-- START DATASET ENTRIES --

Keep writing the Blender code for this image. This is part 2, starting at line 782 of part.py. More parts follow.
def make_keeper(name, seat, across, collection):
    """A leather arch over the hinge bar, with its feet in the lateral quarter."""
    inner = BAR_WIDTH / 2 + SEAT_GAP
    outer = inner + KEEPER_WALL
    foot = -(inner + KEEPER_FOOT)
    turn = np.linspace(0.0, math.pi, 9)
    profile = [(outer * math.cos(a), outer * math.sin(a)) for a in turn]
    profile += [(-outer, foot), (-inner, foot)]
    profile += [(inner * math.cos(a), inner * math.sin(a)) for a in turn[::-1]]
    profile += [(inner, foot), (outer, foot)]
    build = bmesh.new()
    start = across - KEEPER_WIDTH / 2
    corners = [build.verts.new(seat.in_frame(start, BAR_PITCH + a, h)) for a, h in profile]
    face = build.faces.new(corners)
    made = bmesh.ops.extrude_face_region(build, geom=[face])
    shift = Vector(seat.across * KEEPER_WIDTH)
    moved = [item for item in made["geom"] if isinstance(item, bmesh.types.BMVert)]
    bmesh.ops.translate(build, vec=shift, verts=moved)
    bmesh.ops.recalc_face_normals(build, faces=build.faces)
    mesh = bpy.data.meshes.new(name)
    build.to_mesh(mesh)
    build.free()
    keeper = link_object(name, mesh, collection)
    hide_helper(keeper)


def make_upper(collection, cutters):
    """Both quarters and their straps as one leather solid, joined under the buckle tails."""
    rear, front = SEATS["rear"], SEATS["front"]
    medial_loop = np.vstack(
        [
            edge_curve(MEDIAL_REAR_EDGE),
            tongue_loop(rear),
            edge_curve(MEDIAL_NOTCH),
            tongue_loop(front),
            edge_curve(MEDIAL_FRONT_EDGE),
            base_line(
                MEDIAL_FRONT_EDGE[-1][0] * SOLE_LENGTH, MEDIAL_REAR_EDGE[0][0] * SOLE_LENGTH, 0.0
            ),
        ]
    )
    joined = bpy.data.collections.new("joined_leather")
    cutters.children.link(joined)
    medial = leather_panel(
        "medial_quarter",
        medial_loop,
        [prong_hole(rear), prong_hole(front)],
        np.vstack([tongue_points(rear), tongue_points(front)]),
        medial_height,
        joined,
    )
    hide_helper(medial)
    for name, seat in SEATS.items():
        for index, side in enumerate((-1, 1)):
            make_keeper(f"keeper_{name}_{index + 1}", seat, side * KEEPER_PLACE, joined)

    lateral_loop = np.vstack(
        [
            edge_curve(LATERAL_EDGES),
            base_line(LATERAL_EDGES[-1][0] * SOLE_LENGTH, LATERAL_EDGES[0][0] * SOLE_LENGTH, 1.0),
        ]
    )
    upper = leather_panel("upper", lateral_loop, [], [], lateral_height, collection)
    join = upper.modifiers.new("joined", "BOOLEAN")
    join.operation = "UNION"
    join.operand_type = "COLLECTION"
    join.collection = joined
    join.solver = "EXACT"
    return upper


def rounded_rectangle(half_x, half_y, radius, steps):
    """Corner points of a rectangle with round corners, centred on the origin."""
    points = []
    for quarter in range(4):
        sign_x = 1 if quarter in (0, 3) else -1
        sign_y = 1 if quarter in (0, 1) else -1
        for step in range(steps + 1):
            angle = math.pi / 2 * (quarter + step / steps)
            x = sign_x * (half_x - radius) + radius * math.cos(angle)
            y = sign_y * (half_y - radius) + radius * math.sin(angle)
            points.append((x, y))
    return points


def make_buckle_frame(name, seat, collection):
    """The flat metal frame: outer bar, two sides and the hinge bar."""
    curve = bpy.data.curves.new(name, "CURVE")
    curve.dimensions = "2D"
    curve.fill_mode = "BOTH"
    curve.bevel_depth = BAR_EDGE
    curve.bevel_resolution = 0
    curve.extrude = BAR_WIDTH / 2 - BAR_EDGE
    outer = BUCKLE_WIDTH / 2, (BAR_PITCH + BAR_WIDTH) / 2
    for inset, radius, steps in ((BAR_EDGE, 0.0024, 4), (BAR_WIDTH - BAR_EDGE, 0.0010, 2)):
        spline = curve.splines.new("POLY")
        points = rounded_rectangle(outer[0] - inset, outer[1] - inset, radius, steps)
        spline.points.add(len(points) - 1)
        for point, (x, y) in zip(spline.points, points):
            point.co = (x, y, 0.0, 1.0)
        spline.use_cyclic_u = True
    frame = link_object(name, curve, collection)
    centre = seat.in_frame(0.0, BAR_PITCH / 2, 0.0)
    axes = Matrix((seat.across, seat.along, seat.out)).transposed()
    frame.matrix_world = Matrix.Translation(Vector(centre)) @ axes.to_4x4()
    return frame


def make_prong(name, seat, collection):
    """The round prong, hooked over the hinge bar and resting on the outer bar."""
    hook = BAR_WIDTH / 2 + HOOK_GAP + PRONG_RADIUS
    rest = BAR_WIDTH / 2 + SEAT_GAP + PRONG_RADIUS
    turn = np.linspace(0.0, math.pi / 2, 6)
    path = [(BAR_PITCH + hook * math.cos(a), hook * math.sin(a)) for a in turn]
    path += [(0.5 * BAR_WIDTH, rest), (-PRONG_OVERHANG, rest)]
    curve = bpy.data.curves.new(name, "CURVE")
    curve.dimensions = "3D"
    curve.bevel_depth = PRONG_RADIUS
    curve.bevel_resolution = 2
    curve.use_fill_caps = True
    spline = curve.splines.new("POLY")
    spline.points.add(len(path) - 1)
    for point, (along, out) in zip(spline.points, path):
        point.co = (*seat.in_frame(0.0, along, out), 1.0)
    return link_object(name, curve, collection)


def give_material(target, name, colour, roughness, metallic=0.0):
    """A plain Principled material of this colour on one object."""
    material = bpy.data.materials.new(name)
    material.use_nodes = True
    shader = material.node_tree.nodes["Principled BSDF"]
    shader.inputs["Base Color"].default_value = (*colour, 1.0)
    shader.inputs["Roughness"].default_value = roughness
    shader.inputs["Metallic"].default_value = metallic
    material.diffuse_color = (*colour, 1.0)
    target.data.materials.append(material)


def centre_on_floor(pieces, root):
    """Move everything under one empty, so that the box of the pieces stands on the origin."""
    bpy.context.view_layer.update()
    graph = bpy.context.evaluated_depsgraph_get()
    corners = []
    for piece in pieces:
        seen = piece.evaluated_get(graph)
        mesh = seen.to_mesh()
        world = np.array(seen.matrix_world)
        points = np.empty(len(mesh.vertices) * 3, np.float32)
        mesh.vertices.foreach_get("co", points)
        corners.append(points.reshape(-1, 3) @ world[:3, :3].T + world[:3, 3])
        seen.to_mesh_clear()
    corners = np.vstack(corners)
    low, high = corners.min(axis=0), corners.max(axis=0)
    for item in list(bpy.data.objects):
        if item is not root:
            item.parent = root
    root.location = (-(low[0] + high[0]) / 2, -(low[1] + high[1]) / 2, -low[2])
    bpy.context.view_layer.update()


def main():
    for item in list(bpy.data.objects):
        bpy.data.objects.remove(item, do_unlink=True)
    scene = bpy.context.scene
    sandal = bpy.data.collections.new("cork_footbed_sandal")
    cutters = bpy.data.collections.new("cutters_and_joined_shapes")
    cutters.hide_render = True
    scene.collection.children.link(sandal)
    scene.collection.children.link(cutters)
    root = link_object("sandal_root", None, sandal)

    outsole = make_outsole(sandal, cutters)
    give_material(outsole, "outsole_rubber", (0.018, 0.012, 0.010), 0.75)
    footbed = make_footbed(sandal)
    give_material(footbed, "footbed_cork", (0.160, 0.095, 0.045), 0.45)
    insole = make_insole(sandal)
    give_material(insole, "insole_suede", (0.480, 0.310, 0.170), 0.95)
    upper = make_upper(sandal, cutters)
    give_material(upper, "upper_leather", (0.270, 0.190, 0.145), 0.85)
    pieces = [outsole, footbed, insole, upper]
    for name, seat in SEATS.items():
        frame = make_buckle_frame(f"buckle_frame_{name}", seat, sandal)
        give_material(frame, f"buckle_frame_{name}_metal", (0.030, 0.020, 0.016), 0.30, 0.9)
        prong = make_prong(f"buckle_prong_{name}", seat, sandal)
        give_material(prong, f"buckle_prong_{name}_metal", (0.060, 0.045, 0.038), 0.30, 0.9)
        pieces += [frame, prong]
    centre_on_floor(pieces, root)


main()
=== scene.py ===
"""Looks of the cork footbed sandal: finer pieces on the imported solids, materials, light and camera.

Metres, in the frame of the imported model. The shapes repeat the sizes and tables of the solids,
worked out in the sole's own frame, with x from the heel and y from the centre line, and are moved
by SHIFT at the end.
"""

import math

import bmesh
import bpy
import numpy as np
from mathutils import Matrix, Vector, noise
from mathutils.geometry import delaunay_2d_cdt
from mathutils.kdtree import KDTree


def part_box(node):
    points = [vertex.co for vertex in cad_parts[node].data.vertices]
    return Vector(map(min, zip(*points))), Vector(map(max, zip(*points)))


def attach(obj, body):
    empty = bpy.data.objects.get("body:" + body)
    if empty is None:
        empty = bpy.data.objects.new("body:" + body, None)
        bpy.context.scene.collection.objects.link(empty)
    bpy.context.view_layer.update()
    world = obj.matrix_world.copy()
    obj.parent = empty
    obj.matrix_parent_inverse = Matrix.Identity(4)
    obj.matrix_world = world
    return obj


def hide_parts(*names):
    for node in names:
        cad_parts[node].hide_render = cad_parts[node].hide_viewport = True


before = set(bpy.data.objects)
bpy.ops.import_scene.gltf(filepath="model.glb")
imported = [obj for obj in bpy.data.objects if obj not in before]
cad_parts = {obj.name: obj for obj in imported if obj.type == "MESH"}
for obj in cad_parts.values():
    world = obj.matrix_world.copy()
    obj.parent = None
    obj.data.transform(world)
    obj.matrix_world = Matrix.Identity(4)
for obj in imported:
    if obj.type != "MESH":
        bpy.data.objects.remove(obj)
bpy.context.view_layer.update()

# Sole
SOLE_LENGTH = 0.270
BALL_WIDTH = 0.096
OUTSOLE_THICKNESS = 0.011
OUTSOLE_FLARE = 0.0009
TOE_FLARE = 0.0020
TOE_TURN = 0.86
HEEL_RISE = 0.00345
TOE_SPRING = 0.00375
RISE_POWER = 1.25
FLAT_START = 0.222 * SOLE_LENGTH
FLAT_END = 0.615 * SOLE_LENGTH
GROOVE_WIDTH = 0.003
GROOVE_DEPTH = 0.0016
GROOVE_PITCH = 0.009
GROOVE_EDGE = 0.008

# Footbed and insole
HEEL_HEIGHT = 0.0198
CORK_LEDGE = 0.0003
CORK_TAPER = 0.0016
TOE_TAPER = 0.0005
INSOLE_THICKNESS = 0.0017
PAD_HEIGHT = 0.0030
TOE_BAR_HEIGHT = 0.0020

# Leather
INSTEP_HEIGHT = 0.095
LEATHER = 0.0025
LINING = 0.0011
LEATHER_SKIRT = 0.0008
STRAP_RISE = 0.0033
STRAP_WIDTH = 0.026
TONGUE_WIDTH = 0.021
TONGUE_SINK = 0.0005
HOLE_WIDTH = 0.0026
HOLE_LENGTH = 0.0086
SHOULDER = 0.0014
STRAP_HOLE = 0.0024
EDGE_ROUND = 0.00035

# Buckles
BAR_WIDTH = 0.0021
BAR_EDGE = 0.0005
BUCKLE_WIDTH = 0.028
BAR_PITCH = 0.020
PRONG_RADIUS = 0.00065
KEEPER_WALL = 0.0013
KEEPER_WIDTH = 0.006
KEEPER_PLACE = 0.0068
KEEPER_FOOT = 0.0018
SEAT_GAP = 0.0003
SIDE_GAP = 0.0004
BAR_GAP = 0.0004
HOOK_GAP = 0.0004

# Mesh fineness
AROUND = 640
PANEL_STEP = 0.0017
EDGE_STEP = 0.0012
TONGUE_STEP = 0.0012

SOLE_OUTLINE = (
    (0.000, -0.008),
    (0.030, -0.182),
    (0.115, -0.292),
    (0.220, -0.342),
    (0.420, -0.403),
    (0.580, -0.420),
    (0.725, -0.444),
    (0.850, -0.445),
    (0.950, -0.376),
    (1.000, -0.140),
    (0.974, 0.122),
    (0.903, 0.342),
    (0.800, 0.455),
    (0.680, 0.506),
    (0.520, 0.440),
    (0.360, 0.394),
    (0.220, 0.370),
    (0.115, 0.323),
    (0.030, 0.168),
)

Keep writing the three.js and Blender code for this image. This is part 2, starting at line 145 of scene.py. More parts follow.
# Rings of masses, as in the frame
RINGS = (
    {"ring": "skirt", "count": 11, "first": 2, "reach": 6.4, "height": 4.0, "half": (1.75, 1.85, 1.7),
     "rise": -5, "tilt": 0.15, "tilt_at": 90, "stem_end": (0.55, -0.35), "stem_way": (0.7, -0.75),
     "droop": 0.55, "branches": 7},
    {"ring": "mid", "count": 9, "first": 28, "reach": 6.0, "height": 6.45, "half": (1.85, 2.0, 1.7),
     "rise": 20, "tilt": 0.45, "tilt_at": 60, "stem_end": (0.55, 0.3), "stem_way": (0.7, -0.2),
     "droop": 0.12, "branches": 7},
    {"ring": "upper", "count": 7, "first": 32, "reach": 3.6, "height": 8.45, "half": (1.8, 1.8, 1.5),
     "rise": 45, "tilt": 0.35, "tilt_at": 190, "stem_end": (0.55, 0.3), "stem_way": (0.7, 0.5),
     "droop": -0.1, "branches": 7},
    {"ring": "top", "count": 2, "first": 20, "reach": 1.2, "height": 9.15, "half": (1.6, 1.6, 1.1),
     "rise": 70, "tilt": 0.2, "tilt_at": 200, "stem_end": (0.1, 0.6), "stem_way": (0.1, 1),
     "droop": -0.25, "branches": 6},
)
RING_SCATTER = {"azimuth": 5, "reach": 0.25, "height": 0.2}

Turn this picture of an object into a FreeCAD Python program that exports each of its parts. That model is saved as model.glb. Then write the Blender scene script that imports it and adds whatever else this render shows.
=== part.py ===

-- END DATASET ENTRIES --

GOAL:
Of the lines above, retype only those from the line containing "scene.collection.children.link(cutters)" through the line containing "cad_parts[node].hide_render = cad_parts[node].hide_viewport", including both, exactly.

RESULT FOR THIS TASK:
    scene.collection.children.link(cutters)
    root = link_object("sandal_root", None, sandal)

    outsole = make_outsole(sandal, cutters)
    give_material(outsole, "outsole_rubber", (0.018, 0.012, 0.010), 0.75)
    footbed = make_footbed(sandal)
    give_material(footbed, "footbed_cork", (0.160, 0.095, 0.045), 0.45)
    insole = make_insole(sandal)
    give_material(insole, "insole_suede", (0.480, 0.310, 0.170), 0.95)
    upper = make_upper(sandal, cutters)
    give_material(upper, "upper_leather", (0.270, 0.190, 0.145), 0.85)
    pieces = [outsole, footbed, insole, upper]
    for name, seat in SEATS.items():
        frame = make_buckle_frame(f"buckle_frame_{name}", seat, sandal)
        give_material(frame, f"buckle_frame_{name}_metal", (0.030, 0.020, 0.016), 0.30, 0.9)
        prong = make_prong(f"buckle_prong_{name}", seat, sandal)
        give_material(prong, f"buckle_prong_{name}_metal", (0.060, 0.045, 0.038), 0.30, 0.9)
        pieces += [frame, prong]
    centre_on_floor(pieces, root)


main()
=== scene.py ===
"""Looks of the cork footbed sandal: finer pieces on the imported solids, materials, light and camera.

Metres, in the frame of the imported model. The shapes repeat the sizes and tables of the solids,
worked out in the sole's own frame, with x from the heel and y from the centre line, and are moved
by SHIFT at the end.
"""

import math

import bmesh
import bpy
import numpy as np
from mathutils import Matrix, Vector, noise
from mathutils.geometry import delaunay_2d_cdt
from mathutils.kdtree import KDTree


def part_box(node):
    points = [vertex.co for vertex in cad_parts[node].data.vertices]
    return Vector(map(min, zip(*points))), Vector(map(max, zip(*points)))


def attach(obj, body):
    empty = bpy.data.objects.get("body:" + body)
    if empty is None:
        empty = bpy.data.objects.new("body:" + body, None)
        bpy.context.scene.collection.objects.link(empty)
    bpy.context.view_layer.update()
    world = obj.matrix_world.copy()
    obj.parent = empty
    obj.matrix_parent_inverse = Matrix.Identity(4)
    obj.matrix_world = world
    return obj


def hide_parts(*names):
    for node in names:
        cad_parts[node].hide_render = cad_parts[node].hide_viewport = True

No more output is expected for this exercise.